2007年12月19日(水)「しんぶん赤旗」
父の靖国合祀取り消しを
東京高裁 在韓軍人軍属裁判で原告
アジア・太平洋戦争で旧日本軍に徴兵・徴用された韓国人被害者と遺族計二百六十七人が靖国神社の合祀(ごうし)取り消しなどを求め、日本政府を相手に起こした在韓軍人軍属裁判の控訴審第二回口頭弁論が十八日、東京高裁で開かれました。韓国から来日した原告が陳述しました。
原告の李美代子(イ・ミデジャ)さん(66)の父は一九四二年に衛生兵として徴集され、四五年七月、フィリピンのルソン島で戦死しました。
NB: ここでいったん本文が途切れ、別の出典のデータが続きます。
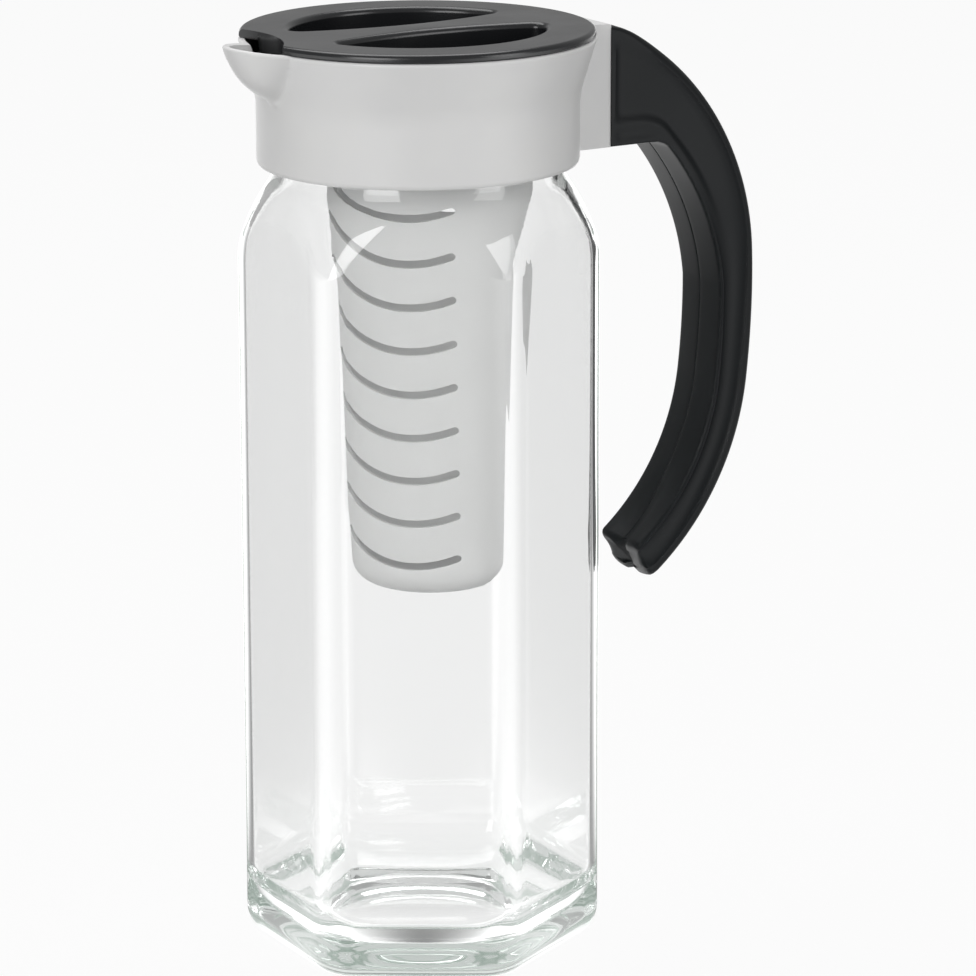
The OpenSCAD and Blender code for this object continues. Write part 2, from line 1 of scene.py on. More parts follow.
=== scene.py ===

家族でキリスト教を信仰してきたといいます。
李さんはキリスト教信者であるが故に「侵略戦争を正当化し、宗教ともいえない宗教施設に父が無断で合祀されていることはとうてい納得できない」とのべました。
戦後日本政府は遺族に死亡通知もせず、戦死者を合祀しました。李さんは「靖国神社に神という名目で監禁されている理由はない。子として父の合祀取り消しを要求するのは当然の主張だ」と訴えました。
日本政府が靖国合祀を主導していたことが、今年三月に発刊された『新編靖国神社問題資料集』(国立国会図書館編)で明らかになりました。
しかし、国側代理人は合祀は靖国神社の判断で国は関与していないと主張する準備書面を裁判所に提出。原告側弁護団は「あいまいな言い逃れは許されない」と国側の姿勢をただしました。